I realize that history-related careers are not something I am well-versed in. Can you elaborate on this point? What kind of career is best prepared for by taking a History degree? (We'll assume that any kind of professorship role in history is a no-go, given how bad the adjunct professor path is.) I might imagine someone using History as a stepping-stone to a Law degree, but cannot think of much else. Museum curator?

I am having a hard time thinking of things that would provide a labor pool large enough to have a reasonable chance of making a career of. It's very likely that I'm not thinking deeply enough about it, so I'd appreciate your insight.

There are a few skills that an undergrad history degree will do for you. Off the top of my head, critical thinking, organization of disparate concepts and events into a coherent whole, and writing well.

One of the best programmers i worked with had a philosophy degree. He could distill a bunch of random subjective information down to something reasonable to implement.

It's really an education vs training sort of issue.

I think it'd be very fun to work for the state department or at a think tank as a subject matter expert-say in internal Brazilian politics or something wonky. A lot of fun government jobs. Some of those probably require a doctoral degree. Alternatively I agree a bachelors is a good foundation for a law degree.

Or I think one could work for a place like Stratfor or the other private intelligence/business intelligence firms that are less well known.

I also think it'd be a darn hoot to be a working historian (maybe in academia maybe not) of the kind who writes history books. Really just being a historian in general though.
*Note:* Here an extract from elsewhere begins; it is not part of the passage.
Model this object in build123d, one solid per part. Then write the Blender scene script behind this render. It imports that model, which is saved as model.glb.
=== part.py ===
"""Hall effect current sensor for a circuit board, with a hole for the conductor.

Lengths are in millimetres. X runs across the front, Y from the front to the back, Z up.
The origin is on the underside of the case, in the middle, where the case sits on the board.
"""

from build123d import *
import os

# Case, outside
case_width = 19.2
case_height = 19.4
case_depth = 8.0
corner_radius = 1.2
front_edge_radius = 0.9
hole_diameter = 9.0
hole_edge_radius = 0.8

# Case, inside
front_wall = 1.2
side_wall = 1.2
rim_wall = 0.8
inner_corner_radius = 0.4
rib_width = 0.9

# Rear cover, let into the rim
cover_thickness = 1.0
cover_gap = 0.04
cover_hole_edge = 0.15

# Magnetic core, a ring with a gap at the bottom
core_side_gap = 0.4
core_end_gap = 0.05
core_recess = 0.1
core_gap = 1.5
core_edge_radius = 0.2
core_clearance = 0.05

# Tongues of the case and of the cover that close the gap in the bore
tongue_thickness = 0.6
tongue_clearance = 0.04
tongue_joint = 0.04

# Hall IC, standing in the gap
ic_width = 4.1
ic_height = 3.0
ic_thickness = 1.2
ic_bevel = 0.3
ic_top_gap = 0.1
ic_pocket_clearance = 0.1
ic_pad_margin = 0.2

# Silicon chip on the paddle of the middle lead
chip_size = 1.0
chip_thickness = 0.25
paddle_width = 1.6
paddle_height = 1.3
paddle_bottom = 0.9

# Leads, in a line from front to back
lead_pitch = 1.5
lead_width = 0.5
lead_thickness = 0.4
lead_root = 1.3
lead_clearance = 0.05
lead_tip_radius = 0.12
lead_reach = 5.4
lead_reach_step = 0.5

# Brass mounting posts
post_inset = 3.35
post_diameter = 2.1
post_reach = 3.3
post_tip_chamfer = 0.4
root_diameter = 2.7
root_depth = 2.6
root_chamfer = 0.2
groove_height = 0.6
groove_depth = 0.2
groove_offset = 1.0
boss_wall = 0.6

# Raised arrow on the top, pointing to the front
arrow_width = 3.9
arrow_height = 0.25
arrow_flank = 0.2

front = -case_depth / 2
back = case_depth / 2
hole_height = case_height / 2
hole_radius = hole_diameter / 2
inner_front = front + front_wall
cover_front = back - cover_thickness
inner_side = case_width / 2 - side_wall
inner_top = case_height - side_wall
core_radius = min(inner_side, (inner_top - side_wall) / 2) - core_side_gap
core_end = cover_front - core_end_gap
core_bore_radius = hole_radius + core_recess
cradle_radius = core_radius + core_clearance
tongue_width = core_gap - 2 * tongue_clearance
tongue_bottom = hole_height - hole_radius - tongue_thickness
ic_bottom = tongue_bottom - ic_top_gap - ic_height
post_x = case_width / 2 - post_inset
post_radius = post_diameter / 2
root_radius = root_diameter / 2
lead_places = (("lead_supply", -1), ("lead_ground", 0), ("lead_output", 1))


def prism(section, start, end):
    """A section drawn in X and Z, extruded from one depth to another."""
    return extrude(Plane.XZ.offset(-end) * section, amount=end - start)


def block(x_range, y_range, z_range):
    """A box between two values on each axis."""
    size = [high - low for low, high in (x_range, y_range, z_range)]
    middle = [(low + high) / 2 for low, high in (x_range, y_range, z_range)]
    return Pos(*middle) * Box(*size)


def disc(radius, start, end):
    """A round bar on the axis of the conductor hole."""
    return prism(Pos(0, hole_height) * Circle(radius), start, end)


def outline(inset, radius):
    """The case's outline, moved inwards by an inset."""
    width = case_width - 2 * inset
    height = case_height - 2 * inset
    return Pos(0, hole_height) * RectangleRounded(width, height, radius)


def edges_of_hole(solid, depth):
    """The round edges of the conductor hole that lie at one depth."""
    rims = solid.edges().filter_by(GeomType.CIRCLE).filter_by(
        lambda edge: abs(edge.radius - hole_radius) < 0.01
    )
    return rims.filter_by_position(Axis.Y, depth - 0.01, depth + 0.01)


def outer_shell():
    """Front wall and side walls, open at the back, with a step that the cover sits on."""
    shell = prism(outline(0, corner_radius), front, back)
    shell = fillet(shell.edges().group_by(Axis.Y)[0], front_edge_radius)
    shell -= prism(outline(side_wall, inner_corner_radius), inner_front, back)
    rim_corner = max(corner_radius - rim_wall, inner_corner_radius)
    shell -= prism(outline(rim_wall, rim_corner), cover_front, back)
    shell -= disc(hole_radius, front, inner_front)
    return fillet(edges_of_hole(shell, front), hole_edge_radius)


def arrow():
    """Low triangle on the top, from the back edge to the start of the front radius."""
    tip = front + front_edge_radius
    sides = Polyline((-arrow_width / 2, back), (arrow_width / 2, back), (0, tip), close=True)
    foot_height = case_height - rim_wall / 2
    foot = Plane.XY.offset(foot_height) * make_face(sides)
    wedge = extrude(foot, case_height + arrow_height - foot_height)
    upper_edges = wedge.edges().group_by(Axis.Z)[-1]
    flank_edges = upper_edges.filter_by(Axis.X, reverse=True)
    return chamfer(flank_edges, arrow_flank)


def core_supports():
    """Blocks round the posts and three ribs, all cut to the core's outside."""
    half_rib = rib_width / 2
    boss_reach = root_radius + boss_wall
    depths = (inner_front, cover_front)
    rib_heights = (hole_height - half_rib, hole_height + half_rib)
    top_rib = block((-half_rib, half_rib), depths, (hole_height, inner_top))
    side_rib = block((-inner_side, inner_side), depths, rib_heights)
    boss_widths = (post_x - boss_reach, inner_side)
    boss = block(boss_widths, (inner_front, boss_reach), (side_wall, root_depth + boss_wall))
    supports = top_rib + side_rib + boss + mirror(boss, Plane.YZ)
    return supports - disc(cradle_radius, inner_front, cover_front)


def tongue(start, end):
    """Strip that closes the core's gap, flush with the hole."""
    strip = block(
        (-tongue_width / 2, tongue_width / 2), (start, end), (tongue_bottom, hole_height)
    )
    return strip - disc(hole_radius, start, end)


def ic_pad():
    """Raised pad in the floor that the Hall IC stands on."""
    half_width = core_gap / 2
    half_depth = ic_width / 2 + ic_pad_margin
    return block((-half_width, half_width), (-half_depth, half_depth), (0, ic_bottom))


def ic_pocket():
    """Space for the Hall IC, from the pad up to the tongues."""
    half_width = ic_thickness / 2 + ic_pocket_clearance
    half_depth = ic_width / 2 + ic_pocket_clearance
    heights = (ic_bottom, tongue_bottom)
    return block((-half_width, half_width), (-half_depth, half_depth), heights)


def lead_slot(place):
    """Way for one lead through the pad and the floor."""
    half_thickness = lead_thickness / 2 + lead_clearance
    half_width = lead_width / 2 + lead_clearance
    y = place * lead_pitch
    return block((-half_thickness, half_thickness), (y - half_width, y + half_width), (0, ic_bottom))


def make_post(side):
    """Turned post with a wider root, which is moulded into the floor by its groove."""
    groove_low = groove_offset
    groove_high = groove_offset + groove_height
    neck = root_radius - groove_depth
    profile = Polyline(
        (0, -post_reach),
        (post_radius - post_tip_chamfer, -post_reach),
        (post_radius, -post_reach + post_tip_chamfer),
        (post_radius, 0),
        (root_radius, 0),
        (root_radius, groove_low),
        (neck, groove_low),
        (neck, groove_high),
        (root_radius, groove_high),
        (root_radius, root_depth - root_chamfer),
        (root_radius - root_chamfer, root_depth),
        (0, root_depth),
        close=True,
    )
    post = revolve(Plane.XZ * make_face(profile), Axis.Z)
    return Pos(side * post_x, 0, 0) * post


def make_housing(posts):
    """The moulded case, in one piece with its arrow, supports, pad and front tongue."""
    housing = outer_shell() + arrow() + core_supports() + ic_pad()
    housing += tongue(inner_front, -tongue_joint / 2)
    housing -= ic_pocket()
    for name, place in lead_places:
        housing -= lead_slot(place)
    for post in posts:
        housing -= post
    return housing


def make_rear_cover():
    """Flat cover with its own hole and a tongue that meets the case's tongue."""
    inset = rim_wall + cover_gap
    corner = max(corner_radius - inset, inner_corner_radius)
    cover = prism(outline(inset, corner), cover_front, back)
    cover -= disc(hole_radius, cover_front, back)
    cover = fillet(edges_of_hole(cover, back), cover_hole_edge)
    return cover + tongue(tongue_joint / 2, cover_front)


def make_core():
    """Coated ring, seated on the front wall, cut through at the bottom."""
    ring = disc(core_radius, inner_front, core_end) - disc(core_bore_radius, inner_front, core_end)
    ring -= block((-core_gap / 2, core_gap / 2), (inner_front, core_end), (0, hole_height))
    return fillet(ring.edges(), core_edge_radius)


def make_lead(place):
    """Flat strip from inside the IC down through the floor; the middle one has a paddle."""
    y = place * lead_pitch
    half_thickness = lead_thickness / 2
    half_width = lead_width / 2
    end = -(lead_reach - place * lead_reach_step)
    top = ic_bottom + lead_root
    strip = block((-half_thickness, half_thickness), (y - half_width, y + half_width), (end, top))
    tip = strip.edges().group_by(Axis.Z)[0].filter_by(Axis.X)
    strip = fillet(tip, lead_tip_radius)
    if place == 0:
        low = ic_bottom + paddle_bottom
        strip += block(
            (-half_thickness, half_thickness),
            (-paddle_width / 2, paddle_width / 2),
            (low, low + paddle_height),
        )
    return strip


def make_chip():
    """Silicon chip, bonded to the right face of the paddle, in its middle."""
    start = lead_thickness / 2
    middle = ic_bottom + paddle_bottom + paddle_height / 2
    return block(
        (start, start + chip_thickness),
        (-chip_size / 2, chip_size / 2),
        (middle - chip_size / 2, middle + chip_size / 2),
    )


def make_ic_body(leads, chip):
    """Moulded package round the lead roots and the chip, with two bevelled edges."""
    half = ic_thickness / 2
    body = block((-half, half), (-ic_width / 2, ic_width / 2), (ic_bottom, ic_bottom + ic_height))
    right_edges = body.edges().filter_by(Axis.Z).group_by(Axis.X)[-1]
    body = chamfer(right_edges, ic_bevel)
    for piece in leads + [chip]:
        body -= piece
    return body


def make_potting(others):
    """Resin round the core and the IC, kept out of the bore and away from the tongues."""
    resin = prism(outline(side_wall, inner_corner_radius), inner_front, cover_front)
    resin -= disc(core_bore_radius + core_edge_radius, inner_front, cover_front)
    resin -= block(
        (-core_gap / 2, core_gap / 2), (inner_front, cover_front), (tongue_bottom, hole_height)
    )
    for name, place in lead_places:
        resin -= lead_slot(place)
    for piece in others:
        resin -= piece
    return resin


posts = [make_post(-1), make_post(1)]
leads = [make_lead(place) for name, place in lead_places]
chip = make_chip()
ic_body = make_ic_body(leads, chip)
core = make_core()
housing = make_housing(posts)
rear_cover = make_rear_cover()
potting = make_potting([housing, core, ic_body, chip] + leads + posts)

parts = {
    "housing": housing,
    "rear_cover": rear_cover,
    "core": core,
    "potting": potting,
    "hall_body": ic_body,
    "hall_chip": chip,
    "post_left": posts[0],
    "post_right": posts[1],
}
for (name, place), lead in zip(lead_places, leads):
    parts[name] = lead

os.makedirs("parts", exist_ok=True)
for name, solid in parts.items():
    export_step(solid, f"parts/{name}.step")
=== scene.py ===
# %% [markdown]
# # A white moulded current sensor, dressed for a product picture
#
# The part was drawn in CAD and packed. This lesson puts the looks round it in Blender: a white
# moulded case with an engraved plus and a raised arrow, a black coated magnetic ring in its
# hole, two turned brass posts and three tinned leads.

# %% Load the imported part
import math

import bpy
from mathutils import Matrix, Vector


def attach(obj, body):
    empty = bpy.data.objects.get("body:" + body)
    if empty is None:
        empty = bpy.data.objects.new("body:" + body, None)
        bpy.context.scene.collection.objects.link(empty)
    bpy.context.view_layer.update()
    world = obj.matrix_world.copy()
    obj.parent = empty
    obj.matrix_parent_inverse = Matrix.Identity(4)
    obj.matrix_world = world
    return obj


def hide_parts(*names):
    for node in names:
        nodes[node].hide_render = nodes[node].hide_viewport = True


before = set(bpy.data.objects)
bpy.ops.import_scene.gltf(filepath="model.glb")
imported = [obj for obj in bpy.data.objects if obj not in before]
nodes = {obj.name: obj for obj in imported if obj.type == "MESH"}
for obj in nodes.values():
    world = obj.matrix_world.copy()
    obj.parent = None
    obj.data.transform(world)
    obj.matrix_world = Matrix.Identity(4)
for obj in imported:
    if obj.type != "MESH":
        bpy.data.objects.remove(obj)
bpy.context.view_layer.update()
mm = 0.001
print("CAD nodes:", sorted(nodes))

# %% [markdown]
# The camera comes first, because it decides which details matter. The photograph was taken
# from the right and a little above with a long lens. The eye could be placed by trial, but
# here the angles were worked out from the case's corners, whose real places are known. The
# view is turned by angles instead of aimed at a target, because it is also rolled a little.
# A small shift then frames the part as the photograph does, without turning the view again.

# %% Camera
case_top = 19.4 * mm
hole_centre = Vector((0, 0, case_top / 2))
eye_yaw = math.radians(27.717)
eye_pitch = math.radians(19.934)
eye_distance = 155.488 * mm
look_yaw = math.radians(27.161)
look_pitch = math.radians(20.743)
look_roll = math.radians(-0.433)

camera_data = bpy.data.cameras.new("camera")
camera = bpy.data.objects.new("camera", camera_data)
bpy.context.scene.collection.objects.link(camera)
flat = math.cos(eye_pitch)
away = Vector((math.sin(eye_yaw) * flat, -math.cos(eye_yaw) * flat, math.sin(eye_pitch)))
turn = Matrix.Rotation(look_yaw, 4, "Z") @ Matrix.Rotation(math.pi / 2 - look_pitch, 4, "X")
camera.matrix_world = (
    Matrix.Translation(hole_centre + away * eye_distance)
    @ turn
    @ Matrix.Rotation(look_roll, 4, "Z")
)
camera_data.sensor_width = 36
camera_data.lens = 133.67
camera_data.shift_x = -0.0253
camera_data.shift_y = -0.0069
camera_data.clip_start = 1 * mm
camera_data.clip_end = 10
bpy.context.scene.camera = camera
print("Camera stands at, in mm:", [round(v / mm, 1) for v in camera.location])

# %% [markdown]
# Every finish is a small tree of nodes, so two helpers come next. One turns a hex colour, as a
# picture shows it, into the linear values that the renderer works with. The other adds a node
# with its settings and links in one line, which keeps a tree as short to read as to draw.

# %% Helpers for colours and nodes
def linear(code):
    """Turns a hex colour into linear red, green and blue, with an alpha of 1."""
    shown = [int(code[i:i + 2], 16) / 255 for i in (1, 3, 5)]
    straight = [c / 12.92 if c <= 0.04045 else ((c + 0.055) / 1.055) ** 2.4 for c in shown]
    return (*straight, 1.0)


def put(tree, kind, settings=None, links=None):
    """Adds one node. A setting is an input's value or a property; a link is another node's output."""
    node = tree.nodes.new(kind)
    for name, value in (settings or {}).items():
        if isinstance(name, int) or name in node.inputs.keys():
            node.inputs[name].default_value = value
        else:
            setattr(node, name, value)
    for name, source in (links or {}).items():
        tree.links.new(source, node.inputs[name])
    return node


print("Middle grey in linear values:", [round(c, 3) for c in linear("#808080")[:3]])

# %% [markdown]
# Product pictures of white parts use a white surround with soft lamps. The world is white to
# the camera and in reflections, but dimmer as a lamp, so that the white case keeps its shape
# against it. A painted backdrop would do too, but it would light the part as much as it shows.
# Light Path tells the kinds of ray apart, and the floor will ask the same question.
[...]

> I am having a hard time thinking of things that would provide a labor pool large enough to have a reasonable chance of making a career of.
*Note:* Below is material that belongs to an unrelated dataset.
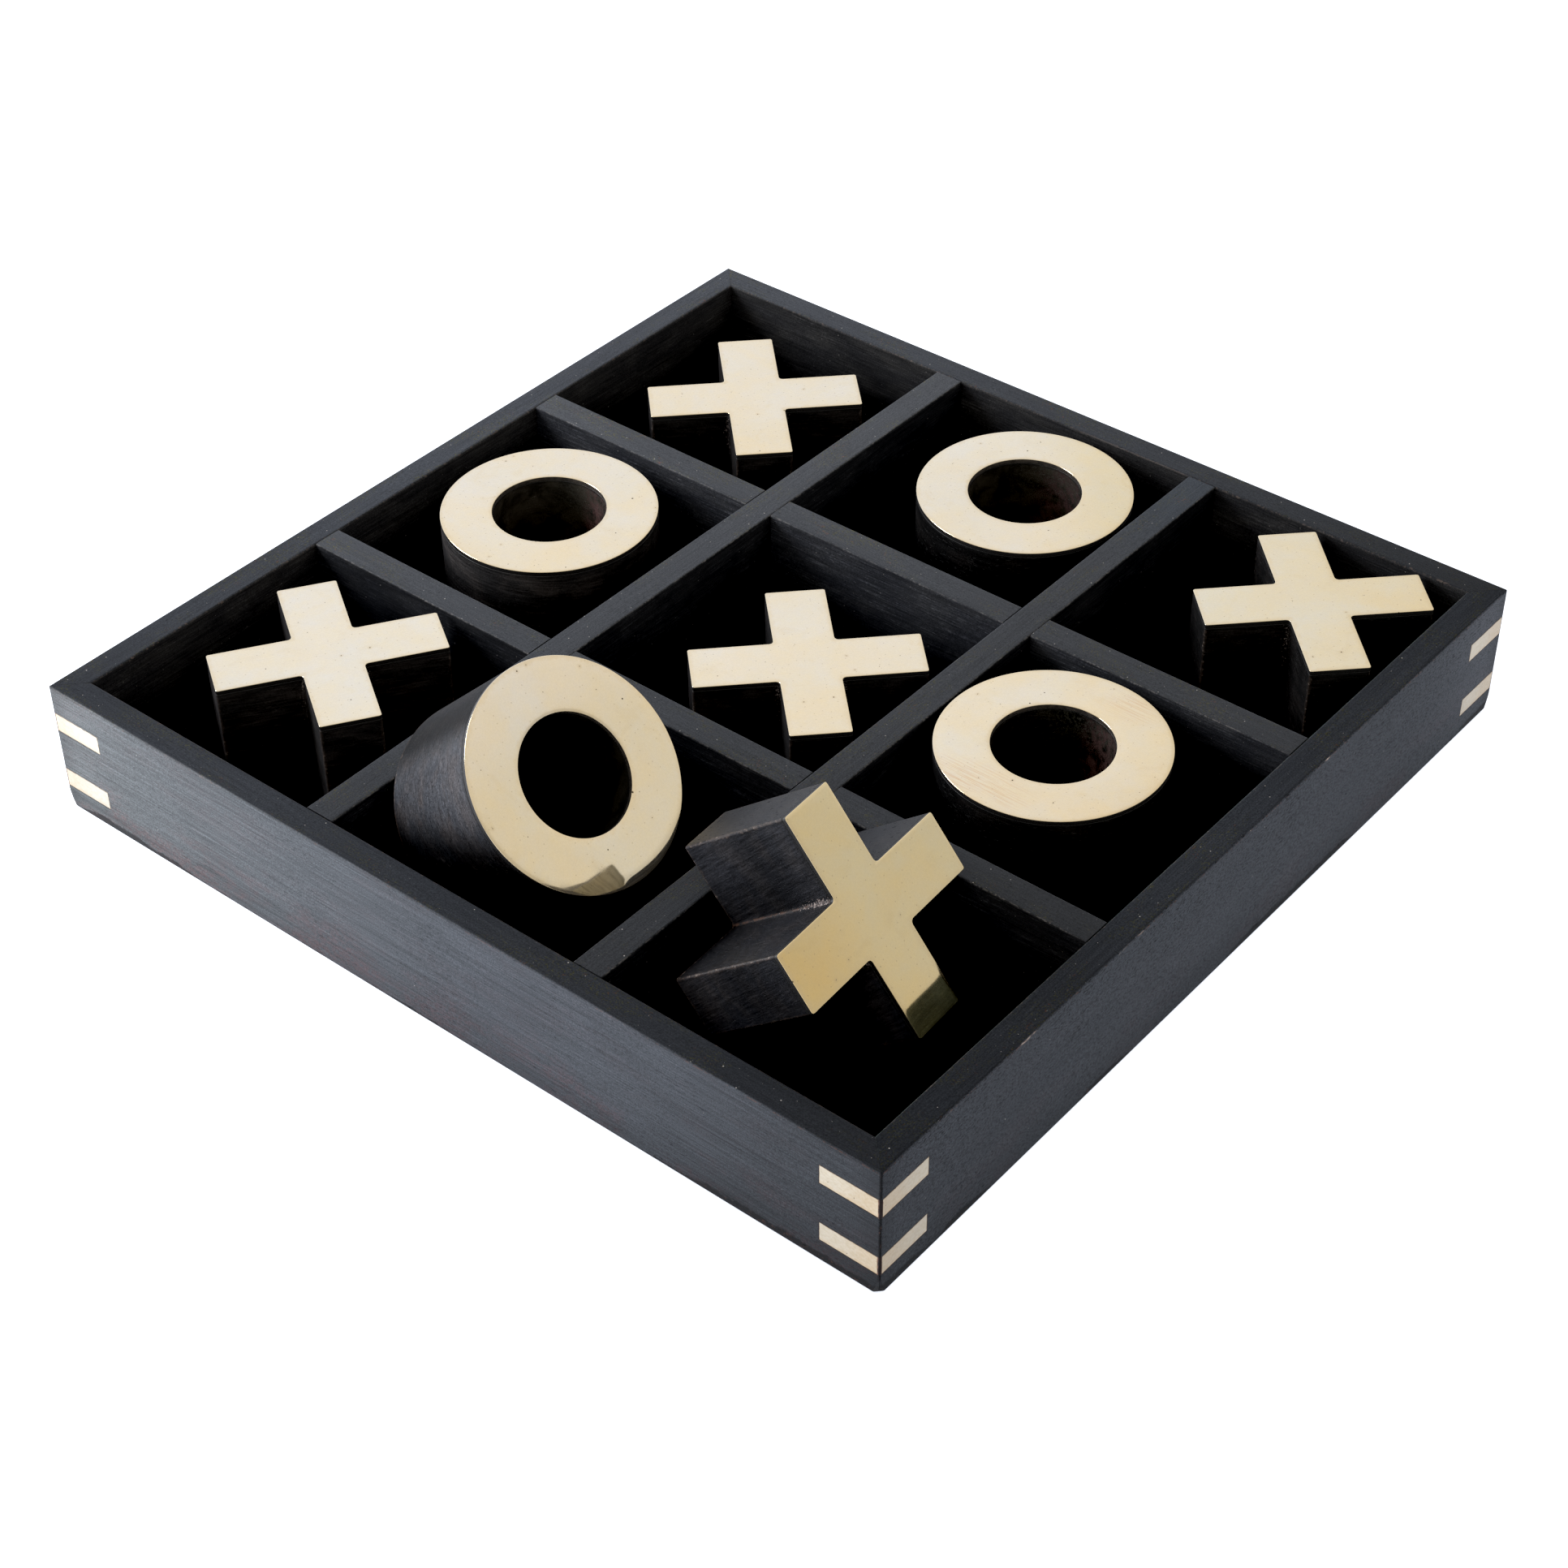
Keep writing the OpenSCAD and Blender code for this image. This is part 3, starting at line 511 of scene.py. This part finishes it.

Everything I mentioned was a very high variance choice no doubt. Of course you are correct. It is probably not a good choice for the vast masses of people. I would not make a choice like this unless I was at a high brow college.

welp: I am stem person though but I sometimes wistfully ponder a different path.

edit: of course history seems to prepare one well for politics

Even in tech, plenty of corporate teams such as sales, marketing, HR recruiting, etc. are populated with people who had social sciences or liberal arts degrees. Not all of them majored in business. So long as their program taught them how to read, write, and speak publicly, it's better than no degree.
Wow, that's quite the Devil's Advocacy. The idea that arts & humanities are dead ends seems to be in direct opposition with most advanced cultures.

>there is a higher likelihood that at the end of your degree, you'll actually get a job.

With that company. When your healthcare and your education are controlled by a single corporation, how are you any better off than some miner in the 19th century buying his equipment from the company store?

> With that company

only temporarily. Once your working CV is strong enough you're free to move to another company

...assuming the other company isn't flooded with other candidates with the same subsidized business degree.
As apposed to now? Where you have 40 history PHDs all going for a single professor slot... and at the same time have tons of positions go vacant for months because there are no qualified candidates?

It may not be perfect, but it might be better than what we have now... Although, I'm not saying it will be... I'll reserve judgement until the data arrives.

Which is a reasonable assumption to make, since we already know that - in the real world - there are opportunities to move from company to company for a wide variety of reasons.
Steve Jobs studied Eastern Mysticism and Calligraphy in college. It was the calligraphy class in particular that informed his ideas about design.
I totally agree. Also, Tom Hanks & Tina Fey both studied Drama... and both have contributed enormously to the world.

However, for every employed actor, there are probably 9 other starving drama students who will never make it. It's hard to encourage kids to take Drama with those odds unless the kid is super passionate about it... especially when it costs $60k to do so.

Since when culture is considered useless?